二郎神打CLUE语义匹配榜

比赛介绍
clue语义匹配榜打榜思路
数据集介绍
环境
用法
提交

比赛介绍

clue的语义匹配榜 (https://www.cluebenchmarks.com/sim.html)
clue sim官方实例 (https://github.com/CLUEbenchmark/QBQTC)

clue语义匹配榜打榜思路

直接使用fengshenbang的二郎神模型，就打到了前三。
为了解决标签平衡问题，设计了一个交叉熵平滑滤波loss，就达到了第一。

详细的思路讲解在知乎: 链接

数据集介绍

QQ浏览器搜索相关性数据集（QBQTC,QQ Browser Query Title Corpus），是QQ浏览器搜索引擎目前针对大搜场景构建的一个融合了相关性、权威性、内容质量、时效性等维度标注的学习排序（LTR）数据集，广泛应用在搜索引擎业务场景中。

相关性的含义：0，相关程度差；1，有一定相关性；2，非常相关。
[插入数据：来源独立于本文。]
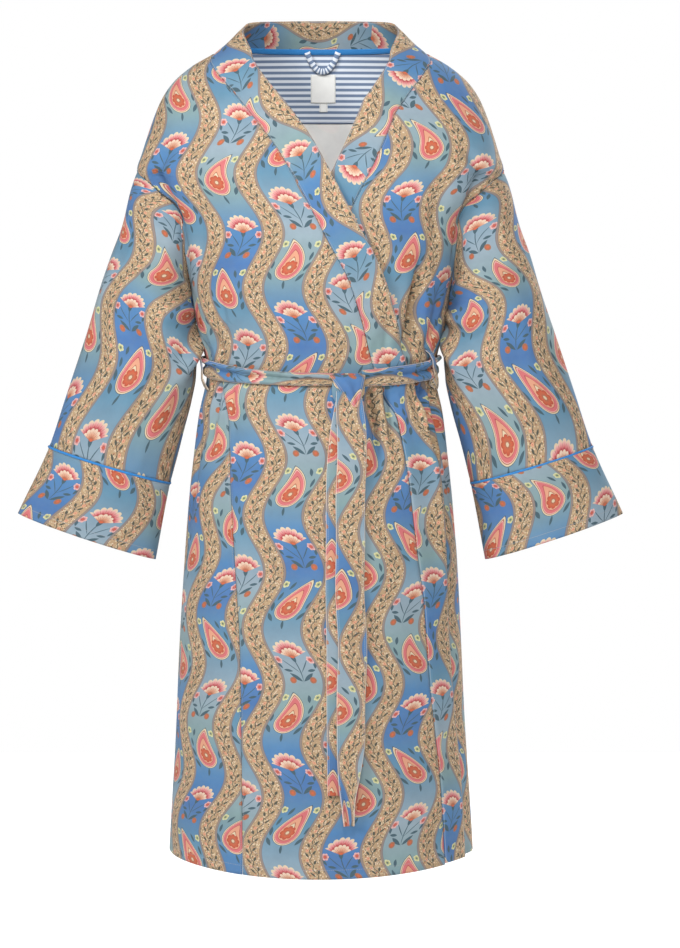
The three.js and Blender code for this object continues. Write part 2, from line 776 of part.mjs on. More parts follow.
// The hanging loop droops between its two ends, which are caught under the tape.
function hangLoopPlaces() {
  const steps = 12;
  const middle = Array.from({ length: steps + 1 }, (_, i) => {
    const t = i / steps;
    const across = mix(LOOP_FROM, LOOP_TO, t);
    const drop = LOOP_DROP * (1 - Math.abs(2 * t - 1) ** 2.2);
    return { across, z: LOOP_TOP - drop, lift: LOOP_LIFT - 3 * Math.sin(Math.PI * t) };
  });
  return middle.map((point, i) => {
    const before = middle[Math.max(0, i - 1)];
    const after = middle[Math.min(steps, i + 1)];
    const length = Math.hypot(after.across - before.across, after.z - before.z);
    const side = [-(after.z - before.z) / length, (after.across - before.across) / length];
    return [-0.5, 0.5].map((share) =>
      insideBack(point.across + side[0] * LOOP_WIDTH * share, point.z + side[1] * LOOP_WIDTH * share, point.lift),
    );
  });
}

// The belt's middle height round the body: it sags at the front.
function beltHeight(angle) {
  return BELT_Z - BELT_SAG * Math.max(0, Math.cos(rad(angle))) ** 1.3;
}

// The belt round the waist from one side of the knot to the other, with a crease along its middle.
function beltPlaces() {
  const columns = 40;
  const z = beltHeight(0);
  const start = angleAcross(KNOT_ACROSS + KNOT_HALF_WIDTH + SEAM_GAP, z);
  const end = 360 + angleAcross(KNOT_ACROSS - KNOT_HALF_WIDTH - SEAM_GAP, z);
  return BELT_PROFILE.map(({ share, lift }) =>
    Array.from({ length: columns + 1 }, (_, c) => {
      const angle = mix(start, end, c / columns);
      return { angle, z: beltHeight(angle) + (share * beltTallness(angle)) / 2, lift };
    }),
  );
}

// A hanging end of the belt, from its tip up to the knot.
function tailPlaces(rows) {
  const columns = 4;
  const [bottom, top] = [rows[0].z, rows.at(-1).z];
  const at = Object.fromEntries(["across", "halfWidth", "lift", "curl"].map((key) => [key, curve(rows, "z", key)]));
  const steps = 14;
  return Array.from({ length: steps + 1 }, (_, r) => {
    const z = mix(bottom, top, r / steps);
    return Array.from({ length: columns + 1 }, (_, c) => {
      const share = (2 * c) / columns - 1;
      const angle = angleAcross(at.across(z) + share * at.halfWidth(z), z);
      return { angle, z, lift: at.lift(z) + at.curl(z) * share * share };
    });
  });
}

// A belt carrier stands out from the side of the body and passes round the belt.
function carrierPlaces(fromAngle, toAngle, width) {
  return CARRIER_PATH.map(({ drop, lift }, i) => {
    const middle = mix(fromAngle, toAngle, i / (CARRIER_PATH.length - 1));
    const z = beltHeight(middle) + drop;
    return [-0.5, 0.5].map((share) => ({ angle: shiftAngle(middle, z, width * share), z, lift }));
  }).reverse();
}

// A closed skin through loops of points, either joined end to end or closed with a cap at each end.
function loopGeometry(loops, isRing) {
  const count = loops[0].length;
  const positions = loops.flat().flatMap((p) => [p.x, p.y, p.z]);
  const index = [];
  const at = (loop, i) => (loop % loops.length) * count + (i % count);
  for (let r = 0; r < loops.length - (isRing ? 0 : 1); r++) {
    for (let i = 0; i < count; i++) {
      index.push(at(r, i), at(r, i + 1), at(r + 1, i + 1), at(r, i), at(r + 1, i + 1), at(r + 1, i));
    }
  }
  if (!isRing) {
    for (const loop of [0, loops.length - 1]) {
      const middle = loops[loop].reduce((sum, p) => sum.add(p), new THREE.Vector3()).divideScalar(count);
      const centre = positions.push(middle.x, middle.y, middle.z) / 3 - 1;
      for (let i = 0; i < count; i++) {
        if (loop === 0) index.push(centre, at(loop, i + 1), at(loop, i));
        else index.push(centre, at(loop, i), at(loop, i + 1));
      }
    }
  }
  return closedSkin(positions, index);
}

// The cord in the seam between a sleeve and its cuff.
function pipingGeometry(sign) {
  const sides = 6;
  const loops = SLEEVE_TURNS.map((turn) => {
    const centre = sleevePoint(sign, turn, CUFF_RING);
    const round = sleevePoint(sign, turn + 2, CUFF_RING).sub(sleevePoint(sign, turn - 2, CUFF_RING)).normalize();
    const down = sleevePoint(sign, turn, CUFF_RING + 0.05).sub(sleevePoint(sign, turn, CUFF_RING - 0.05));
    down.addScaledVector(round, -down.dot(round)).normalize();
    const out = down.clone().cross(round).multiplyScalar(-sign);
    return Array.from({ length: sides }, (_, k) => {
      const a = (2 * Math.PI * k) / sides;
      return centre
        .clone()
        .addScaledVector(out, PIPING_RADIUS * Math.cos(a) - 0.4)
        .addScaledVector(down, -PIPING_RADIUS * Math.sin(a));
    });
  });
  return loopGeometry(loops, true);
}

// The knot is wound cloth all through: flat at the back, full in front, with a flap folded over its top.
function knotGeometry() {
  const sides = 18;
  const loops = KNOT_RINGS.map(({ z, across, halfWidth: wide, depth }) => {
    const angle = angleAcross(KNOT_ACROSS - KNOT_HALF_WIDTH, z);
    const back = form(angle, z).addScaledVector(normalOf(form, angle, z), KNOT_LIFT);
    return Array.from({ length: sides }, (_, i) => {
      const turn = (2 * Math.PI * i) / sides;
      const side = Math.cos(turn);
      const out = Math.sin(turn);
      const x = KNOT_ACROSS + across + wide * Math.sign(side) * Math.abs(side) ** 0.7;
      const y = back.y - (out > 0 ? 2 + (depth - 2) * out ** 0.8 : 2 * (1 - Math.abs(out) ** 0.6));
      return new THREE.Vector3(x, y, z);
    });
  });
  return loopGeometry(loops, false);
}

const materials = Object.fromEntries(
  Object.entries(COLOURS).map(([name, color]) => [
    name,
    new THREE.MeshStandardMaterial({ color, roughness: 0.85, metalness: 0 }),
  ]),
);
const robe = new THREE.Group();
function add(name, geometry, material) {
  const mesh = new THREE.Mesh(geometry, materials[material]);
  mesh.name = name;
  robe.add(mesh);
}

add("back", panelGeometry(backFace, backPlaces(BACK_COLUMNS), CLOTH), "print");
add("front_right", panelGeometry(upper, frontPlaces("right", 13), CLOTH), "print");
add("front_left", panelGeometry(under, frontPlaces("left", 10), CLOTH), "print");
for (const [side, sign] of [["right", -1], ["left", 1]]) {
  add(`sleeve_${side}`, sleeveGeometry(sign, 0.02, CUFF_RING - SEAM_RINGS, 8), "print");
  add(`cuff_${side}`, sleeveGeometry(sign, CUFF_RING + SEAM_RINGS, 8, 2), "print");
  add(`cuff_piping_${side}`, pipingGeometry(sign), "piping");
}
add("neckband_right", panelGeometry(upper, frontBandPlaces("right"), BAND_CLOTH), "print");
add("neckband_left", panelGeometry(under, frontBandPlaces("left"), BAND_CLOTH), "print");
const backBand = backBandPlaces();
add("neckband_back", panelGeometry(form, backBand.map((row) => row.slice().reverse()), BAND_CLOTH), "print");
const tape = backBand.map((row) =>
  [-0.05, 0.13].map((share) => ({
    angle: mix(row.at(-1).angle, row[0].angle, share),
    z: mix(row.at(-1).z, row[0].z, share),
    lift: PATCH_LIFT,
  })),
);
add("neck_tape", panelGeometry(form, tape, 1), "piping");
add("neck_facing", panelGeometry(form, facingPlaces(), FACING_CLOTH), "stripe");
add("label", panelGeometry(form, patchPlaces(-14, 20, -62, -24, 4, 3), LABEL_CLOTH), "label");
add("size_tab", panelGeometry(form, patchPlaces(-2, 9, -74, -62.3, 2, 1), LABEL_CLOTH), "label");
add("hang_loop", panelGeometry(form, hangLoopPlaces(), 1.4), "stripe");
add("belt_waist", panelGeometry(form, beltPlaces(), BELT_CLOTH), "print");
add("belt_knot", knotGeometry(), "print");
add("belt_tail_front", panelGeometry(form, tailPlaces(TAIL_FRONT), TAIL_CLOTH), "print");
add("belt_tail_back", panelGeometry(form, tailPlaces(TAIL_BACK), TAIL_CLOTH), "print");
add("belt_loop_right", panelGeometry(upper, carrierPlaces(-84, -86, 8), 1.5), "print");
add("belt_loop_left", panelGeometry(upper, carrierPlaces(62, 76, 8), 1.5), "print");

export default robe;
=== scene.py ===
import math

import bmesh
import bpy
import numpy as np
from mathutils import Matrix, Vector


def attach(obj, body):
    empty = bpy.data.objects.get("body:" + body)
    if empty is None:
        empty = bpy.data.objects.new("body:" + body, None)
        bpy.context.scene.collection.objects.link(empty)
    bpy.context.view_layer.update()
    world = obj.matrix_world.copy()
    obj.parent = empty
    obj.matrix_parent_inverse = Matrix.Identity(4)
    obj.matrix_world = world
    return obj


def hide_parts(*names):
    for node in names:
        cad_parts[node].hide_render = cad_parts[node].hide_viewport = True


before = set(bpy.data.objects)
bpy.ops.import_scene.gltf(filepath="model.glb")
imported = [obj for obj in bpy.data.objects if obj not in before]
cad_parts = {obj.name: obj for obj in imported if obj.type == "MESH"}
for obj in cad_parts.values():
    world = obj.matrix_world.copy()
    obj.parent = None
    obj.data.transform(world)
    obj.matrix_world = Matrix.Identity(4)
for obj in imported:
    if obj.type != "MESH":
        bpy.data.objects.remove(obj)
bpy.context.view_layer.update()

# Sizes of the robe, in millimetres
HEM_Z = -1085
CLOTH = 1.2
BAND_WIDTH = 45
BAND_CLOTH = 2.2
OVERLAP_DROP = 5.4
SHOULDER_END_Z = -158
UNDERARM_Z = -362
WAIST_Z = -424
BELT_Z = -418
BELT_SAG = 17
HEM_RISE = 13
SEAM_WIDTH = 2.4
SEAM_DIP = 0.9
CUFF_RING = 7
SEAM_RINGS = 0.016
SLEEVE_BLEND_RINGS = 2.6
SLEEVE_TIP = 1.2
OUTER_ARM = 390
INNER_ARM = 218
ARMHOLE_GAP = 0.1
PIPING_RADIUS = 1.7
KNOT_ACROSS = 36
KNOT_HALF_WIDTH = 21

FACING_DROP = 93
FACING_LIFT = -1.9
LABEL_LIFT = -3.2
LOOP_FROM = -19
LOOP_TO = 24
LOOP_TOP = 6
LOOP_DROP = 25
LOOP_WIDTH = 7
FLAP_GRAIN = (8, 515)

# How far the cuffs reach down the arm, outside and inside
OUTER_CUFF = 99
INNER_CUFF = 105
CUFF_RING_LENGTH = 104
FIRST_RING_LENGTH = 45

KNOT_Z = -449
KNOT_HALF_HEIGHT = 22
KNOT_TUCK = 3
FLAP_HALF_WIDTHS = (2.5, 24.5)
BELT_WIDTH = 36
TAIL_WIDTH = 37
TAPE_WIDTH = 8
LOOP_LENGTH = 84
FACING_REACH = 79
FACING_END = 8

# Where the print starts on each panel, and the line that its grain follows
GRAIN = {"right": -8.0, "left": 30.0}
PRINT_SHIFT = {"right": (-31, -14), "left": (31, 14), "back": (62, -33)}
GRAIN_STRETCH = 1.02
PANEL_GAP = 0.15

# In an edge map, a place that is nowhere near a line of stitches
FAR = 500

MM = 0.001


def table(columns, rows):
    """Short tables with named columns, as arrays."""
    return {name: np.array([row[i] for row in rows], dtype=float) for i, name in enumerate(columns)}


SECTIONS = table(
    ["z", "half_width", "front", "back", "square"],
    [
        [HEM_Z, 206, 151, 155, 2.1],
        [-921, 196.5, 145, 148, 2.1],
        [-745, 188, 138, 142, 2.1],
        [-600, 178, 128, 132, 2.15],
        [-543, 172, 120, 122, 2.15],
        [-480, 164, 109, 106, 2.2],
        [-450, 157, 103, 97, 2.2],
        [WAIST_Z, 152, 99, 92, 2.2],
        [-401, 157, 103, 95, 2.2],
        [UNDERARM_Z, 167, 110, 101, 2.3],
        [-310, 175, 118, 109, 2.3],
        [-262, 186, 119, 112, 2.3],
        [-232, 195, 117, 113, 2.35],
        [-205, 213, 115, 112, 2.4],
        [-180, 233, 112, 111, 2.4],
        [SHOULDER_END_Z, 245, 108, 110, 2.4],
        [-138, 239, 104, 108, 2.35],
        [-107, 229, 96, 104, 2.3],
        [-85, 221, 90, 100, 2.2],
        [-63, 211, 82, 96, 2.15],
        [-42, 196, 73, 91, 2.1],
        [-20, 169.5, 63, 85, 2.05],
        [0, 135, 52, 79, 2],
        [12, 121, 42, 75, 2],
        [23, 110, 31, 70, 2],
        [34, 98, 18, 65, 2],
        [46, 88, 8, 60, 2],
        [58, 78, 6, 54, 2],
    ],
)

# Free edges of the two fronts, across at each height
FREE_EDGES = table(
    ["z", "right", "left"],
    [
        [HEM_Z, 193, -84],
        [-965, 186, -84],
        [-822, 174, -85],
        [-728, 168, -86],
        [-655, 160, -87],
        [-563, 151, -88],
        [-501, 142, -87],
        [-471, 137, -86],
        [-450, 128, -85],
        [WAIST_Z, 117, -84],
        [-399, 109, -80],
        [-372, 103, -74],
        [-339, 95, -65],
        [-283, 76, -44],
        [-235, 50, -18],
        [-200, 32, -2],
        [-164, 13, 15],
        [-120, -11, 36],
        [-97, -27, 46],
        [-69, -48, 57],
        [-26, -74, 78],
        [3, -87, 88],
    ],
)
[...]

数字越大相关性越高。

数据量统计

训练集（train)	验证集（dev)	公开测试集（test_public)	私有测试集(test)
180,000	20,000	5,000	>=10,0000

评测指标

f1_score来自于sklearn.metrics，计算公式如下： F1 = 2 * (precision * recall) / (precision + recall)

环境

Python >= 3.6
torch == 1.8.0+cu111
transforms == 4.6.0
pytorch-lightning == 1.3.2
一张GPU: A100 40G

用法

fengshenbang的二郎神模型的使用是非常简单的。

该example下的代码和思想继承自fengshen/examples/classification/finetune_classification.py

如果需要直接使用该python脚本，把官方的数据集处理成如下形式：

{"sentence1": "应届生实习", "sentence2": "实习生招聘-应届生求职网", "label": "1", "id": 0}

然后修改其中的fengshen/examples/classification/finetune_classification.sh的参数即可。

下面介绍该example的用法：

创建文件夹

dataset 文件夹，下载官方数据集后放进来就行
weights 文件夹，用以存放二郎神模型
submissions 文件夹，用以存放需要评测的json文件

Train

python main.py \
    --mode 'Train' \
    --model_path './weights/Erlangshen-MegatronBert-1.3B-Similarity' \
    --model_name 'IDEA-CCNL/Erlangshen-MegatronBert-1.3B-Similarity'

加载最优的模型用以Test set的预测。

Test

python main.py \
    --mode 'Test' \
    --predict_model_path 'your_model_path' \
    --model_path './weights/Erlangshen-MegatronBert-1.3B-Similarity' \
    --model_name 'IDEA-CCNL/Erlangshen-MegatronBert-1.3B-Similarity'

提交

在路径 ./submissions 下，找到 qbqtc_predict.json 并且提交到测评系统

注意：名字必须为qbqtc_predict.json